APEX and WFPF both have certifications and it’s not a coincidence that they’ve been able to scale as businesses because of their premium payment service. Now not every gym needs to have their own cert but gyms can absolutely profit from running these certifications for the existing entities that own the certs (assuming they let them get a cut of the ticket price). Long story short if you want to scale your gym reliably start finding more events and services that you can charge higher dollar amounts for. And I don’t know about you but I’ll find a way to raise $5000 if it means I get my Parkour cert by literally becoming Tarzan on an island city built specifically for certifications. Rafe Kelly is one of the only people I know of pushing immersive movement events with a higher ticket price besides events like JumpFest, so let’s get some new expensive ideas rolling.
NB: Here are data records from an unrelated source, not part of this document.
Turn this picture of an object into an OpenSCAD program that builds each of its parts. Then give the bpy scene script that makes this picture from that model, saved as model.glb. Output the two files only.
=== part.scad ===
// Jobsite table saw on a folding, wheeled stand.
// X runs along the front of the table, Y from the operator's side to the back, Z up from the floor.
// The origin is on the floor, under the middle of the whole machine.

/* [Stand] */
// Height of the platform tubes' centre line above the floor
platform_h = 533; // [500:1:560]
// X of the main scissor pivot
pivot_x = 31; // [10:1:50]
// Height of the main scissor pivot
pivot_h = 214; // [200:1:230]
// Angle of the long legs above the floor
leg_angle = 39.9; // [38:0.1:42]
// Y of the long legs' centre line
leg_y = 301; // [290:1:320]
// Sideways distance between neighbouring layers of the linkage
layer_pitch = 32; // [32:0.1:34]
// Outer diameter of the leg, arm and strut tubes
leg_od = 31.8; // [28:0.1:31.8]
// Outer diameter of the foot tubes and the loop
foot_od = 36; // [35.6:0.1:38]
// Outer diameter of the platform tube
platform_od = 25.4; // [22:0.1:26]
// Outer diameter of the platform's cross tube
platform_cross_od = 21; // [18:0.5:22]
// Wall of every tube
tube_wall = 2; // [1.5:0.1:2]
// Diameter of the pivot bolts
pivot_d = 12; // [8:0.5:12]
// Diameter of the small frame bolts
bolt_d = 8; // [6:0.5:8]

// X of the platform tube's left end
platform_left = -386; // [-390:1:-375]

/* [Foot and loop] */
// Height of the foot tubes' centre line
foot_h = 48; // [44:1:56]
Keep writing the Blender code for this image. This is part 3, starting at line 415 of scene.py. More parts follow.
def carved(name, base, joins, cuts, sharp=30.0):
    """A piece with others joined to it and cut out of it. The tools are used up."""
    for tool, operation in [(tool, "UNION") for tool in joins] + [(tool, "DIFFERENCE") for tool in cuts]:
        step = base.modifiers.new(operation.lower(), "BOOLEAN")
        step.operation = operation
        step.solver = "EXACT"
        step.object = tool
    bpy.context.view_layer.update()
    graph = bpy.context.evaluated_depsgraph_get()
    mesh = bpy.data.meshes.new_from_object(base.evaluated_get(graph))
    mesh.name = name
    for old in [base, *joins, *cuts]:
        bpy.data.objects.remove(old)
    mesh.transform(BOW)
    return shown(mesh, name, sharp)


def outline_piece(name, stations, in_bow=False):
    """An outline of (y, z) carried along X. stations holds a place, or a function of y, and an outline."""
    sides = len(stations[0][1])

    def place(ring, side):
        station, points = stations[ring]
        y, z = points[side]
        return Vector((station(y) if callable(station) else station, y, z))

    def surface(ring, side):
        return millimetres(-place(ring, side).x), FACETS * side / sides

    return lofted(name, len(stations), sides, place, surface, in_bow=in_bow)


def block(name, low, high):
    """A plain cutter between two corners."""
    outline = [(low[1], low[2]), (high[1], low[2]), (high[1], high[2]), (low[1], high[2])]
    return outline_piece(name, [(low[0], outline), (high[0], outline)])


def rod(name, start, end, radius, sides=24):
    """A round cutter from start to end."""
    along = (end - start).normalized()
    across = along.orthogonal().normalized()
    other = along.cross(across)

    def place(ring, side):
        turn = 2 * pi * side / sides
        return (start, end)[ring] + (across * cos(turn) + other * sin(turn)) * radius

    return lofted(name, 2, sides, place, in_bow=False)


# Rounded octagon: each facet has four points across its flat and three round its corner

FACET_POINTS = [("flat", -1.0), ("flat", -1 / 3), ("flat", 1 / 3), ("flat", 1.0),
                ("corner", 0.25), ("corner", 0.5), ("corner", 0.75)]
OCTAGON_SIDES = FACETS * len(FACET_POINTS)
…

3. Everybody wants to be famous.

Remember earlier when I mentioned creating a culture that people are excited and challenged by? Well, we’re actually already doing a pretty good job at this part. In fact most athletes from the early days joined because of the warrior spirit attributed by the founders. But let’s be honest, the founders wanted to be movie stars and the rest of us want to be Instagram influencers so it all goes back to what type of life can you build for yourself if you dedicate your life to the discipline. And that’s something that Yoga has done remarkably well, but they also found a practical way to market it too.

A young woman/man discovers yoga in college and becomes obsessed. They follow all the top Instagram accounts for their favorite instructors and prettiest humans making bendy shapes and they save up for the $5000 trip to Costa Rica with their first college job earnings. Sound familiar? The following top Instagram accounts part not the saving and spending money part. Parkour is starting to amass tens of athletes with 100K+ followers and the more those individuals interact with big brands the more those brands will seek out other athlete accounts to market with. Which means athletes who are up to the challenge can amass a following and gain the attention of the other big brands as well.
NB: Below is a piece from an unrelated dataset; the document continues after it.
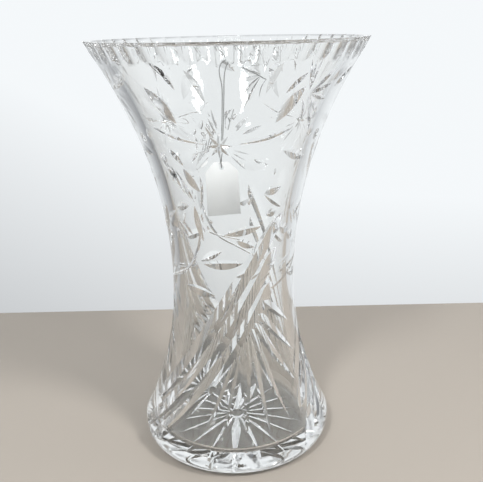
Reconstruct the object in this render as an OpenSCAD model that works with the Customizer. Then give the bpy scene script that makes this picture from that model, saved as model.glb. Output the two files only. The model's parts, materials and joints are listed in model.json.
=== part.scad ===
// Tall cut crystal vase, hourglass shape, with a blank strung tag hanging inside from a tape tab.
// Millimetres. +Z is up, the origin is the centre of the foot where it stands.
// Angles run round the vase from the front (-Y), positive towards +X.

/* [Vase] */
// Height from the foot to the rim
vase_h = 305; // [220:1:400]
// Diameter across the rim
rim_d = 195; // [150:1:240]
// Diameter at the waist
waist_d = 92; // [76:1:110]
// Diameter of the foot at its widest
foot_d = 147; // [120:1:175]
// Height of the waist
waist_z = 134; // [110:1:160]
// Rounding round the lower edge of the foot
foot_round = 12; // [6:0.5:16]
// Wall at the rim
rim_wall = 7; // [5:0.5:9]
// Wall at the waist
waist_wall = 8.5; // [6:0.5:11]
// Wall just above the floor
foot_wall = 12; // [9:0.5:15]
// Glass under the well
floor_t = 11; // [9:0.5:28]
// Rounding where the well meets its floor
well_round = 7; // [5:0.5:12]
// Bevel on both edges of the rim
rim_bevel = 1.2; // [0.6:0.1:1.6]

/* [Cutting] */
// Times the wall pattern repeats round the vase
repeats = 3; // [2:1:3]
// Depth of the long swirling grooves
swirl_deep = 3; // [1.5:0.1:3.6]
// Width of the long swirling grooves
swirl_w = 10.5; // [7:0.1:11.5]
// Radius of the wheel that cuts leaves and rays
wheel_r = 60; // [40:1:90]
// Thumbprints ground into the rim
rim_prints = 44; // [30:1:48]
// Depth of a thumbprint at the rim
print_deep = 1.1; // [0.6:0.1:2]
// Roundness of a thumbprint
print_r = 20; // [14:0.5:26]
// Height of a thumbprint
print_h = 13; // [8:0.5:18]
// Rays of the star under the foot, cut two at a time
base_rays = 18; // [8:2:24]
// Reach of the star from the centre
base_reach = 54; // [40:1:56]
// Depth of the star at its centre
base_deep = 3.2; // [2:0.1:5]

/* [Tag] */
// Width of the card
tag_w = 28; // [18:1:36]
// Length of the card
tag_l = 42; // [30:1:50]
// Thickness of the card
tag_t = 0.6; // [0.4:0.1:1]
// Corner clipped off at each side of the hole
tag_clip = 8; // [4:0.5:10]
// Hole for the string
tag_hole_d = 4; // [3:0.5:6]
// Diameter of the string
string_d = 1; // [0.8:0.1:1.4]
// Knot where the string is tied
knot_d = 3; // [2.6:0.1:4]
// Width of the clear tape tab over the rim
tape_w = 20; // [12:1:26]
// Thickness of the tape tab
tape_t = 0.4; // [0.3:0.1:0.8]
// Length of the tape inside the rim
tape_in = 16; // [12:1:24]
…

Yoga has thousands of accounts with 100K+ followers now and tens of accounts in the millions as well as a thriving economy of businesses and brands that interface with those influencers. So yes, a parkour gym in Michigan should be paying for a member of Storror or Motus to give a workshop (if they’re coaches) just like Storm should continue sponsoring new athletes from Great Britain. There are a set amount of influencers in the game and we have to play our parts if nonparkour brands are going to inject money into the Parkour Economy. Everybody wants to be an influencer but more Parkour businesses need to start valueing the athletes that can create the content that allows their parkour businesses to trend. If I can’t see your product, how would I ever be able to purchase it?

4. A little mystery goes a long way.

Strong to be useful. To be and to last. Great little mantras that make our sport seem more complicated than it actually is. I’m sure that played much better for the first French television special than just “we really love jumping on shit” (but in French). Yoga has an actual legacy of being ancient and “oriental” and so appeals to a Western market just by the mere fact that people are trying to escape the capitalist system that we cling to so dearly with our jobs and 401Ks (some people have jobs that let them retire). Embracing the escapism behind a discipline is paramount to developing a culture of fanatics – and those are the people that will talk about your business long after PK1 class is over.

Now I’m not saying all Parkour gyms in America should start teaching the original French words for movements – but it works for Ballet and Yoga and Karate for a reason. The more gyms embrace the dogma of transforming the urban environment into a playground alongside mantras that people can repeat – the more likely the sport is to actually gain traction and expand in scale and numbers. In short the discipline needs to feel more approachable than exclusively a sport for thrill seekers or we’ll fight an uphill battle to increase our numbers for years (ask breakdancing). But it needs to feel foreign and exciting enough that you’ll bring your friend from work to your class next week.

5. There’s strength in numbers.

So you’ve opened your doors to the amazing athlete who can’t always afford open gym (but they got that flyaway regrab on your bar set tho). You’ve wrangled in the fanatics that decide to pay thousands for a coaching cert even though they may never actually use it. You have mothers and fathers taking classes with their children and everybody wants to book a birthday party. So how do we keep that growth mindset of abundance going? By combining existing audiences of those influencers I mentioned before.

It may not make sense for that gym in Michigan to fly a Storror member out every month as opposed to a top name athlete from Colorado. But the practice of expanding your business audience to other demographics is the only way your company can hope to expand in the everchanging digital media market. Your parkour clothing brand won’t expand until everyone wants to wear it and everyone only wants to wear it when Dom wants to wear it. So get used to paying influencers to promote your gym and brand, because that’s how the 21st century works and it ain’t changing ansoon.

This also means being brave enough to try new things and initiatives that don’t currently exist but do benefit the existing community. Here’s an example. There’s a large portion of our community that is nomadic, but most gyms don’t have a system set up for guest coaches and workshops on a consistent basis. So if gyms were to more heavily promote the influencers within their market they would be more likely to amass clients that want to learn from said individuals when they happen to be in town. Now I’m sure not every yogi cares when someone famous is guest teaching their class, but I’ll bet you enough of the fanatics do to keep the system afloat for the next guest teacher too.


Thanks so much for reading some of my thoughts on how we can learn from the Yoga community. A lot of these notes are relevant for other disciplines as well but I think Yoga is a great example because like Parkour it doesn’t really require a huge investment to get started (a mat costs about what a pair of shoes does). But people end up buying into the fashion of the discipline because they believe they have to and it becomes a cultural layer of the economy itself. You don’t need yoga pants to do yoga. But your butt looks really nice in those Lululemons. The more Parkour can appeal to the fashion sense of the athletes who practice it (instead of producing Gildan sweatshirts) the more relevant our brands will become and the more money our economy will have to grow in scale.